The contract, worth more than $150 million by industry estimates, will fund a computer with thousands of Alpha processors that will be built in 2002 at Los Alamos National Laboratory (LANL), sources familiar with the plan said. The machine, part of DOE's Accelerated Strategic Computing Initiative (ASCI), is expected to be able to perform 30 trillion calculations per second, or 30 teraflops.

Representatives of DOE, LANL and Compaq declined to comment. "It's premature to comment on any potential future contracts," said Compaq spokesman Jim Finlaw.

Compaq beat out competitors Sun Microsystems, which had bid on the system as part of its new expansion into supercomputers, and SGI, which had hoped its incumbent status would help it win again. SGI built the 4-teraflop Blue Mountain computer currently at LANL.

But the real competition in the future looks to be IBM, according to Jesse Lipcon, vice president of Compaq's Alpha technology group, while discussing Compaq's recent contract for a $36 million, 2,728-processor academic supercomputer.

IBM has won bids for a 4-teraflop Blue Pacific machine and its successor, the 10-teraflop ASCI White at LANL's sister lab, Lawrence Livermore National Laboratory.

IBM also has plans for a 1,000-teraflop supercomputer called Blue Gene to be used for biomolecular research.

IBM didn't bid for the LANL machine, representatives have said.

Cray, acquired in March by Tera Computer from SGI, has a long history of supercomputing partnerships with LANL.

The new Compaq computer will take up the better part of a 43,500-square-foot room--more than nine basketball courts in area. By contrast, ASCI White takes up a space the size of two courts. It will fit inside a three-story building called the Strategic Computing Complex being built now at LANL.

LANL has designed the building so it also can house the 100-teraflop machine, but it's not yet clear where DOE will decide to build the later machine.

DOE is considering upgrading the 30-teraflop machine to 50-teraflop performance as an intermediate step to the 100-teraflop machine, according to a DOE environmental assessment on the LANL supercomputing facility.

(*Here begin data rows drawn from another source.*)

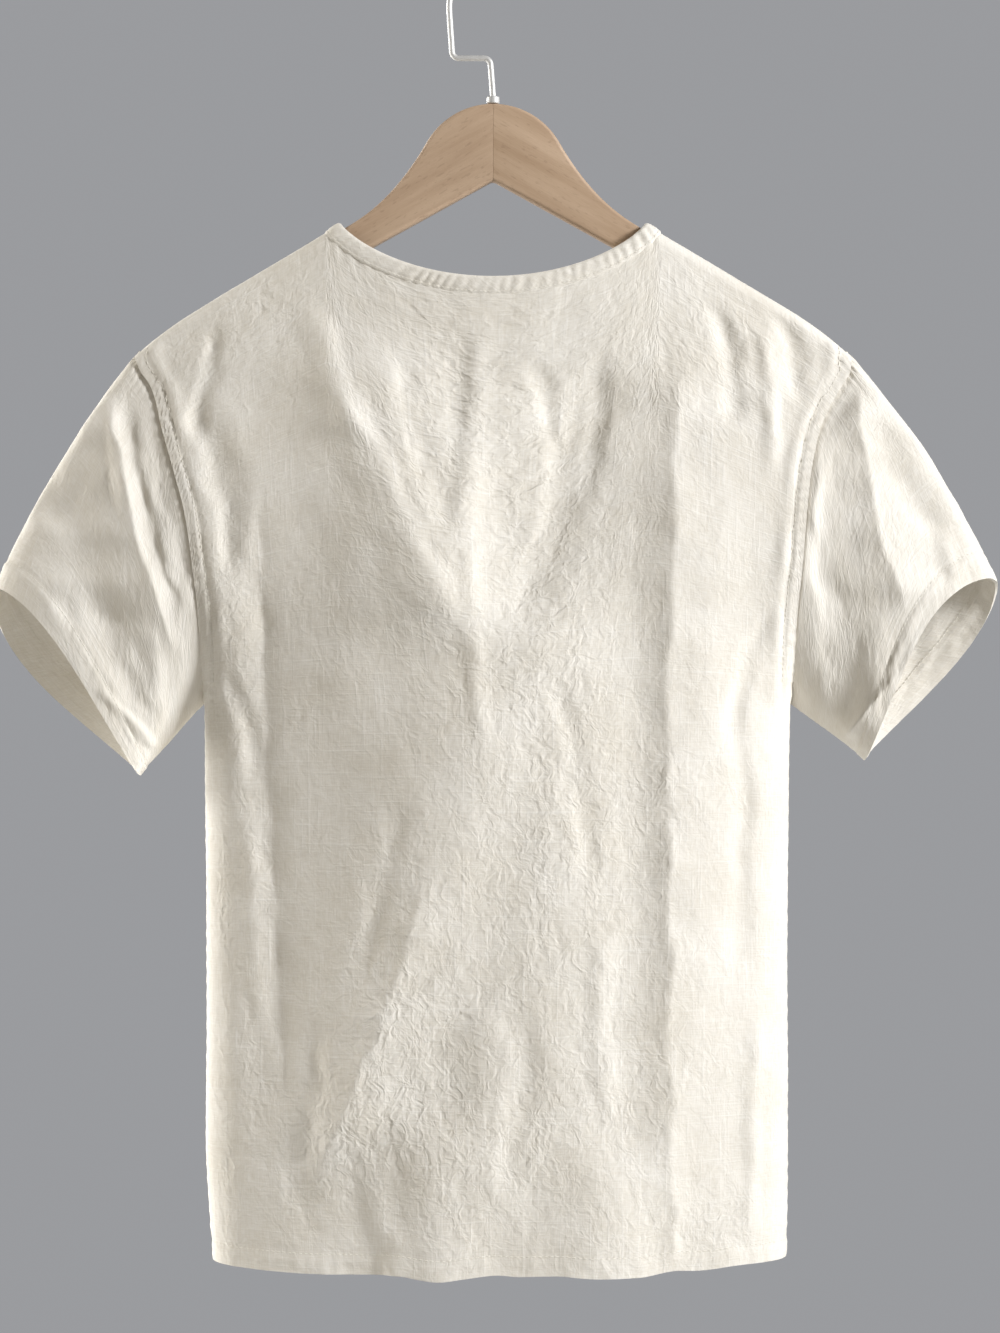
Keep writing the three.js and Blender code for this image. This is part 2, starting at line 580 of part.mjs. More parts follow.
function hookGeometry() {
  const point = (x, z) => new THREE.Vector3(x, 0, z);
  const centreZ = WIRE_RADIUS - HOOK_RADIUS;
  const shank = point(0, WOOD_TOP_Z - SHANK_DEPTH + 1);
  const collarTop = point(0, WOOD_TOP_Z + 6);
  const stepStart = point(STEP_START_X, STEP_Z);
  const riserFoot = point(RISER_FOOT_X, STEP_Z);
  const riserTop = point(-HOOK_RADIUS, centreZ);
  const path = new THREE.CurvePath();
  path.add(new THREE.LineCurve3(shank, collarTop));
  const afterStep = roundedCorner(path, collarTop, stepStart, riserFoot, STEP_ROUND);
  const afterRiser = roundedCorner(path, afterStep, riserFoot, riserTop, STEP_ROUND);
  path.add(new THREE.LineCurve3(afterRiser, riserTop));
  const bend = Array.from({ length: 17 }, (_, i) => {
    const turn = lerp(Math.PI, HOOK_END_TURN, i / 16);
    return point(HOOK_RADIUS * Math.cos(turn), centreZ + HOOK_RADIUS * Math.sin(turn));
  });
  path.add(new THREE.CatmullRomCurve3(bend));
  const wire = new THREE.Shape().absarc(0, 0, WIRE_RADIUS, 0, 2 * Math.PI, false);
  return new THREE.ExtrudeGeometry(wire, {
    steps: HOOK_STEPS, curveSegments: 4, bevelEnabled: false, extrudePath: path,
  });
}

// The small metal collar at the foot of the hook.
const COLLAR_RADIUS = 4.4;
const COLLAR_HEIGHT = 5;
function collarGeometry() {
  const bore = WIRE_RADIUS + SHANK_CLEARANCE;
  const foot = WOOD_TOP_Z + SEAM_GAP;
  const top = foot + COLLAR_HEIGHT;
  const profile = [
    [bore, foot], [COLLAR_RADIUS - 0.5, foot], [COLLAR_RADIUS, foot + 0.6],
    [COLLAR_RADIUS, top - 1], [COLLAR_RADIUS - 1, top], [bore, top], [bore, foot],
  ].map(([x, z]) => new THREE.Vector2(x, z));
  return new THREE.LatheGeometry(profile, 20).rotateX(Math.PI / 2);
}

const linen = new THREE.MeshStandardMaterial({ color: "#e6e1d3", roughness: 0.92, metalness: 0 });
const wood = new THREE.MeshStandardMaterial({ color: "#bb9b78", roughness: 0.55, metalness: 0 });
const chrome = new THREE.MeshStandardMaterial({ color: "#cfcfcf", roughness: 0.2, metalness: 1 });

function piece(name, geometry, material) {
  const mesh = new THREE.Mesh(geometry, material);
  mesh.name = name;
  return mesh;
}

const hanger = new THREE.Group();
hanger.add(
  piece("hanger_wood", woodGeometry(), wood),
  piece("hanger_hook", hookGeometry(), chrome),
  piece("hook_collar", collarGeometry(), chrome),
);

const blouse = new THREE.Group();
blouse.add(
  piece("back_panel", panelGeometry(BACK), linen),
  piece("front_panel", panelGeometry(FRONT), linen),
  piece("neck_band", bandGeometry(), linen),
  ...SLEEVES.map((spec) => piece(spec.name, sleeveGeometry(spec), linen)),
);

const hung = new THREE.Group();
hung.add(hanger, blouse);

export default hung;
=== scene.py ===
import logging
import math
from contextlib import contextmanager
from dataclasses import dataclass, field
from enum import Enum
from typing import Any, Iterator, NamedTuple, Sequence

import bpy
import numpy as np
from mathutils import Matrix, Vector


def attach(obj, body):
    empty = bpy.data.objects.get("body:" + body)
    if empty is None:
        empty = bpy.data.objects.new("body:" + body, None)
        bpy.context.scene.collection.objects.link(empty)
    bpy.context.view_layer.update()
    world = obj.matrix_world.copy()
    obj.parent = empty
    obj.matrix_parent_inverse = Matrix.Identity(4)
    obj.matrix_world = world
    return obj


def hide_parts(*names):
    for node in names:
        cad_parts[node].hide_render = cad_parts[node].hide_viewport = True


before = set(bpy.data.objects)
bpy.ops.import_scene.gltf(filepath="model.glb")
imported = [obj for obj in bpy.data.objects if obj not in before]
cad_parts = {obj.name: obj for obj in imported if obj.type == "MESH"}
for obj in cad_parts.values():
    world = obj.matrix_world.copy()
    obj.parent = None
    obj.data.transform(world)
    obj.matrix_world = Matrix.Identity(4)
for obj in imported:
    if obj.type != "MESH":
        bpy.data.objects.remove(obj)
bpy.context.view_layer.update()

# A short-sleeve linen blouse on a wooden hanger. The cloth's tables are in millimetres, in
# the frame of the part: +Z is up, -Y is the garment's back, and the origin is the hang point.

log = logging.getLogger("blouse")
MM = 0.001
IMAGE_SIZE = (1000, 1333)

Array = np.ndarray
Piece = bpy.types.Object
Colour = tuple[float, float, float, float]
Spot = tuple[float, float]
Sewn = tuple[Piece, list[Piece]]


# Tables


def table(kind: type, *rows: tuple[Any, ...]) -> tuple[Any, ...]:
    """Makes a table from its rows, which are all of one kind."""
    return tuple(kind(*row) for row in rows)


class RidgePoint(NamedTuple):
    """A point of the shoulder line."""

    x: float
    z: float


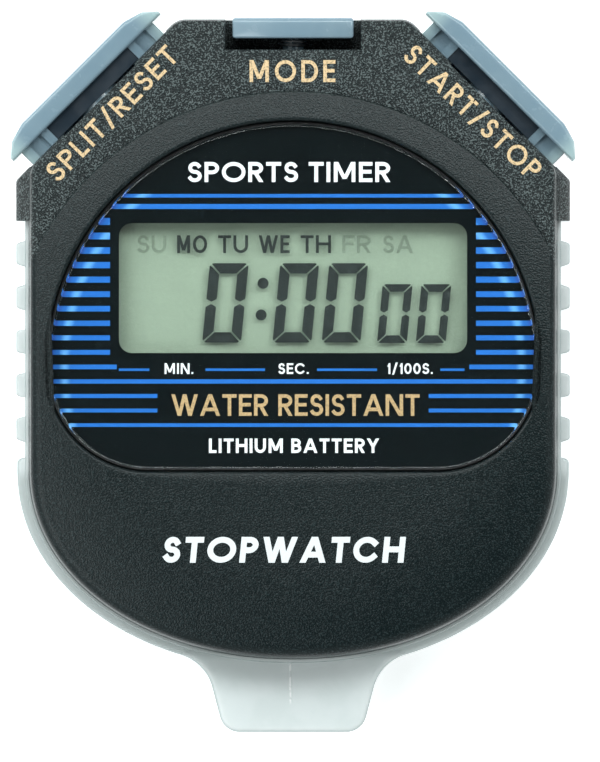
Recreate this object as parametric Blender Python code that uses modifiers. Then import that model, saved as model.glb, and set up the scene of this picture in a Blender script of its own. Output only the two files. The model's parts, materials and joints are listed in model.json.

The computer is a key part of DOE's plan to simulate nuclear weapons tests in the absence of actual explosions. The more powerful computers are designed to model explosions in three dimensions, a far more complex task than the two-dimensional models used in weapons design years ago.

Aging of nuclear weapons materials such as plutonium spheres and high explosives causes deformations that aren't conveniently regular, requiring the use of three-dimensional models, LANL officials have said.

The United States conducted its last actual nuclear test in September 1992. In September 1996, President Bill Clinton signed the Comprehensive Test Ban Treaty, but the treaty was rejected by the Senate.